Modestus was as cruel as his master; but even in Nicomedia, where Arius and Eusebius had been so active in preaching heresy, the bulk of the people remained true to the Faith of Nicaea.

Such a wholesale slaughter of innocent ecclesiastics would be almost certain to cause a rising; the thing must be done secretly.

Summoning the doomed men to appear before him, Modestus informed them that the Emperor had sentenced them to banishment.

Glad to suffer something for the Faith, they received the news with joy and were promptly embarked on a ship which was supposedly to carry them to the country of their exile.

The crew, however, had received their orders from Modestus. They set the ship on fire and escaped in the only boat, leaving the eighty martyrs to perish in the flames.

After this, it was evidently useless to appeal to Valens for justice.

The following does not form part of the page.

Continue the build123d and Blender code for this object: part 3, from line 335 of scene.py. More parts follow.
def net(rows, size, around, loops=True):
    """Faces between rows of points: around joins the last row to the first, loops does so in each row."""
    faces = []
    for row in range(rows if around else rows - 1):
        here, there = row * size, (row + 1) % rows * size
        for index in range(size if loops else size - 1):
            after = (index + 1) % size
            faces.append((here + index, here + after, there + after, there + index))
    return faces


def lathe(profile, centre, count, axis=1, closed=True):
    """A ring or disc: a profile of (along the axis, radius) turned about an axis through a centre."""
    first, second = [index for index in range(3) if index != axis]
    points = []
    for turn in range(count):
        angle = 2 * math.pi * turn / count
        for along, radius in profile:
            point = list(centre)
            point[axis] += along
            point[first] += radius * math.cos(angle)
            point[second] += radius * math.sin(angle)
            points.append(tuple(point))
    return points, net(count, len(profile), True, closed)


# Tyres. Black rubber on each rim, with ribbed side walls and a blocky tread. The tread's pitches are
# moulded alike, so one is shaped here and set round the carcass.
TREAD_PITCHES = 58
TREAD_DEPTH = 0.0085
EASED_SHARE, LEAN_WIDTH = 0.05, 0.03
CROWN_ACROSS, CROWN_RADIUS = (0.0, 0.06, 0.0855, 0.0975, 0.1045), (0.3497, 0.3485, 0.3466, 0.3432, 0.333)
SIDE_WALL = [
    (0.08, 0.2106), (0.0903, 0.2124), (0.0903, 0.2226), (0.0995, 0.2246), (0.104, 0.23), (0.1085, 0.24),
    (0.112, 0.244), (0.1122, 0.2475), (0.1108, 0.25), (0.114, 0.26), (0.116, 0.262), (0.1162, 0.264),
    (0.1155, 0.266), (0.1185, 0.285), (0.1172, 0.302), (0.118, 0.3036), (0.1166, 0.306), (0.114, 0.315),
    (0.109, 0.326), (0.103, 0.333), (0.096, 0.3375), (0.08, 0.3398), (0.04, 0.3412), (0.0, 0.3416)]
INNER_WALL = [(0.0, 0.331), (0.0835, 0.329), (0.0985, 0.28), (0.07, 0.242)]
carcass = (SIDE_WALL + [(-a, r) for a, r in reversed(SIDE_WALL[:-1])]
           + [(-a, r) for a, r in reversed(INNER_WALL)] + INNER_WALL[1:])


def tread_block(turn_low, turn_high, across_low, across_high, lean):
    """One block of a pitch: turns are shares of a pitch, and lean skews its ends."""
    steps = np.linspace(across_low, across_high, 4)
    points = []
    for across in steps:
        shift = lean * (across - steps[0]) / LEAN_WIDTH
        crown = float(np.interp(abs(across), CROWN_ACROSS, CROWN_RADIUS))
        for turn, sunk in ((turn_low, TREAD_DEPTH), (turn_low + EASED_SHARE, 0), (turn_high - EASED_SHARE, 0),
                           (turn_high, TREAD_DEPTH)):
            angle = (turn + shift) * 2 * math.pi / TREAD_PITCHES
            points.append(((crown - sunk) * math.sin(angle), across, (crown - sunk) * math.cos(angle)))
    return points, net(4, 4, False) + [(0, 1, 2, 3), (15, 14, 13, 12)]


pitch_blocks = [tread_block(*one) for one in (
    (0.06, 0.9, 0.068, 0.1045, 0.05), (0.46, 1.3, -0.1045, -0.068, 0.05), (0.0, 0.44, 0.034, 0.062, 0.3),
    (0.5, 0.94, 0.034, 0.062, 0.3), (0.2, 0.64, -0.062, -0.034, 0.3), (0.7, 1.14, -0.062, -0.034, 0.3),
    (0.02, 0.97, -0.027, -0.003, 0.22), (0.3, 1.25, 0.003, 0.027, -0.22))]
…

The Governors of the different provinces soon received orders to drive out all the Bishops banished by Constantius who had returned during the reign of Julian.

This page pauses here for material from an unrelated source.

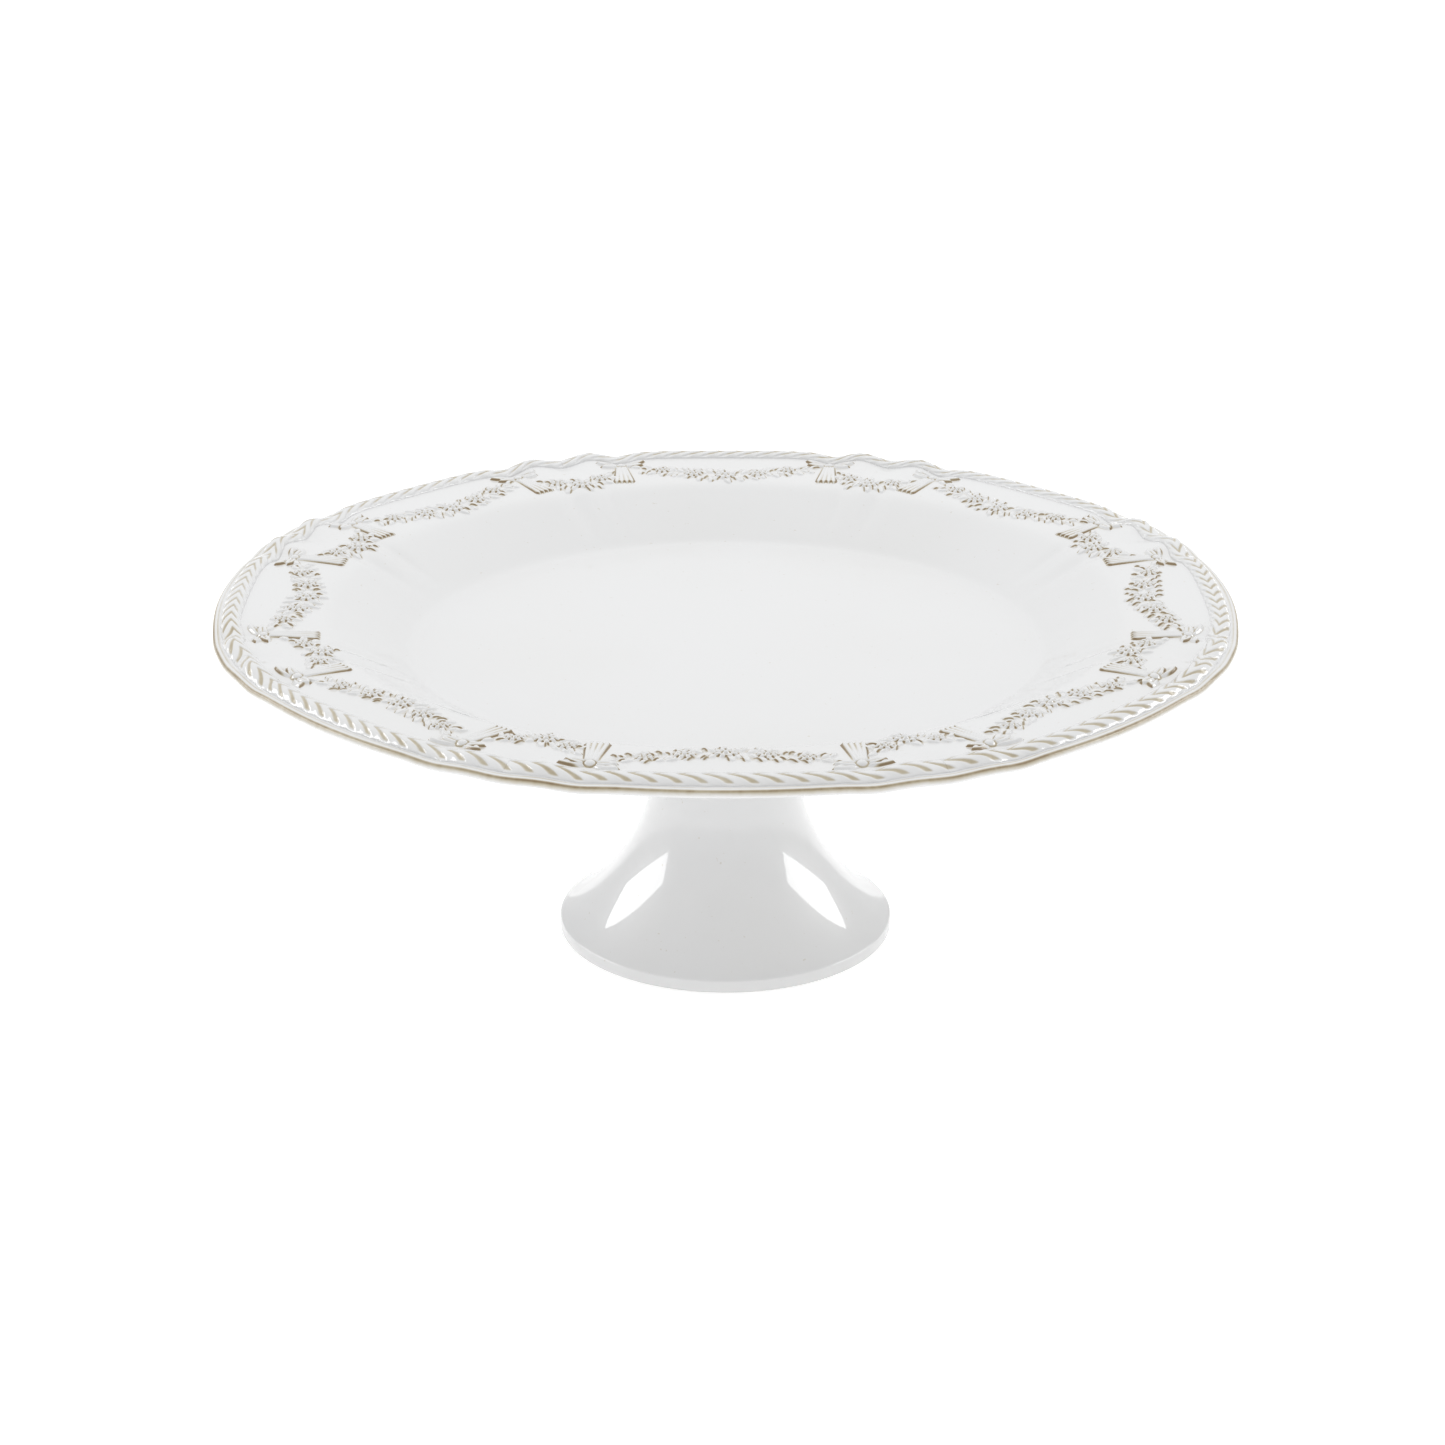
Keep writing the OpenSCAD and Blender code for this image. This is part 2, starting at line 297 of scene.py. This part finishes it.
def revolved_loop(profile, cols):
    """Points and faces of a closed profile of radius and height carried round the axis."""
    turn = np.arange(cols) * 2 * math.pi / cols
    r, z = profile[:, :1], profile[:, 1:]
    points = np.stack([r * np.cos(turn), r * np.sin(turn), z + 0 * turn], axis=-1).reshape(-1, 3)
    return points, grid_faces(len(profile), cols, wrap_rows=True)


def stem_radius(z):
    """Outside radius of the stem: the neck's, plus a power of the distance below it or above it, plus a toe
    that fades upwards from the foot band."""
    flare = FLARE_OUT * (np.maximum(NECK_H - z, 0) / NECK_H) ** FLARE_POWER
    below = flare + TOE_OUT * np.exp((FOOT_BAND - z) / TOE_H)
    above = (SEAT_R - NECK_R) * (np.maximum(z - NECK_H, 0) / (STEM_TOP - NECK_H)) ** 2
    return NECK_R + below + above


def pedestal_piece(finish):
    """The pedestal: outside down the stem, round the edge of the foot band, across the standing ring, then
    up inside at an even wall. The standing ring is bare clay."""
    down = np.concatenate([np.linspace(STEM_TOP, 12, 50), np.linspace(11, FOOT_BAND + 0.35, 16)])
    outside = np.stack([stem_radius(down), down], axis=1)
    bend = np.radians(np.linspace(48, 0, 7))
    shoulder_r = FOOT_R - FOOT_EDGE + FOOT_EDGE * np.cos(bend)
    shoulder_z = FOOT_BAND - 0.5 + FOOT_EDGE * np.sin(bend)
    shoulder = np.stack([shoulder_r, shoulder_z], axis=1)
    ring = np.array([
        [FOOT_R, 2.2], [FOOT_R, 1.0], [FOOT_R - 0.05, 0.45], [FOOT_R - 0.25, 0.12], [FOOT_R - 0.6, 0.0],
        [FOOT_R - 2.6, 0.0], [FOOT_R - STEM_WALL + 0.9, 0.0], [FOOT_R - STEM_WALL + 0.3, 0.25],
        [FOOT_R - STEM_WALL, 0.8], [FOOT_R - STEM_WALL, 2.2]])
    up = np.linspace(FOOT_BAND, STEM_TOP, 46)
    inside = np.stack([np.minimum(stem_radius(up), FOOT_R) - STEM_WALL, up], axis=1)
    profile = np.concatenate([outside, shoulder, ring, inside])
    cols = 320
    points, faces = revolved_loop(profile, cols)
    standing = profile[:, 1] < 0.01
    bare = np.repeat(standing.astype(float), cols)
    return write_piece("pedestal_shell", points, [faces], "pedestal_glaze", finish, "pedestal",
                       bare=bare, stain=np.zeros(len(points)))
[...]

The people of Alexandria, however, protested that Athanasius had not returned in the reign of Julian but had been personally recalled by Jovian.

The Governor of Egypt dared not insist, for the citizens had gathered in force, determined to defend their Bishop; but he warned the Emperor of the Catholic spirit of the Alexandrians.

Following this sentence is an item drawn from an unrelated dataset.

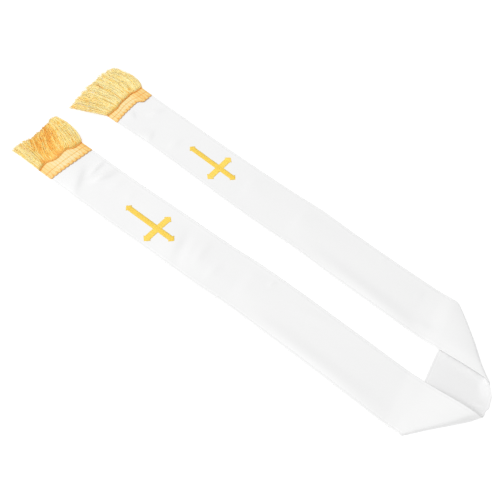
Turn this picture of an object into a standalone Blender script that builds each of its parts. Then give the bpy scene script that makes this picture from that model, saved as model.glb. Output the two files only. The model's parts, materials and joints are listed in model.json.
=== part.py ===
"""A clerical stole laid out flat, its two arms side by side and its neck turned over at the corners.

Lengths in this file are millimetres until a mesh is made, where they become metres.
+X runs along the arms from the fringes to the neck, +Y from the left arm to the right arm and +Z up.
The stole is one long strip of two panels.  On the arms its front panel lies upwards.  At each corner
the strip turns over in a soft roll, so the neck shows the back panel and lies under both arms.

The strip is a row of rulings, straight lines across it.  A place on the strip is a ruling and a
fraction of the way across, 0 on the outer edge and 1 on the inner edge.
"""

import math

import bmesh
import bpy
from mathutils import Vector

MM = 0.001
SAME_PLACE = 0.01

# ---- Cloth -------------------------------------------------------------------------------------

CLOTH_THICK = 1.0
SEAM_GAP = 0.3
STRIP_THICK = 2 * CLOTH_THICK + SEAM_GAP
REST = STRIP_THICK / 2
CELLS_ACROSS = 6

# ---- Arms -----------------------------------------------------------------------------------------

# x along the arm, y of its middle line, width.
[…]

A few days later, Athanasius left the city to stay for a short time in a country house in the neighbourhood. It was a providential thing that he did so:

That very night the Governor, with a body of armed troops, broke into the church where the Patriarch was usually to be found at prayer. They searched everywhere and were much astonished to find that their prey had escaped them.

Athanasius, in the meantime, warned by friends, had concealed himself in his father's tomb, a fairly large vault, where a man might remain for some time in hiding.

The secret was well kept by the faithful, who brought food to the Patriarch during the night and kept him informed of all that was passing in the city.

For four long months he remained in concealment:

at the end of which time the Governor, fearing an outbreak among the people—for the whole of Egypt was in a ferment—persuaded Valens to let him return in peace to his see.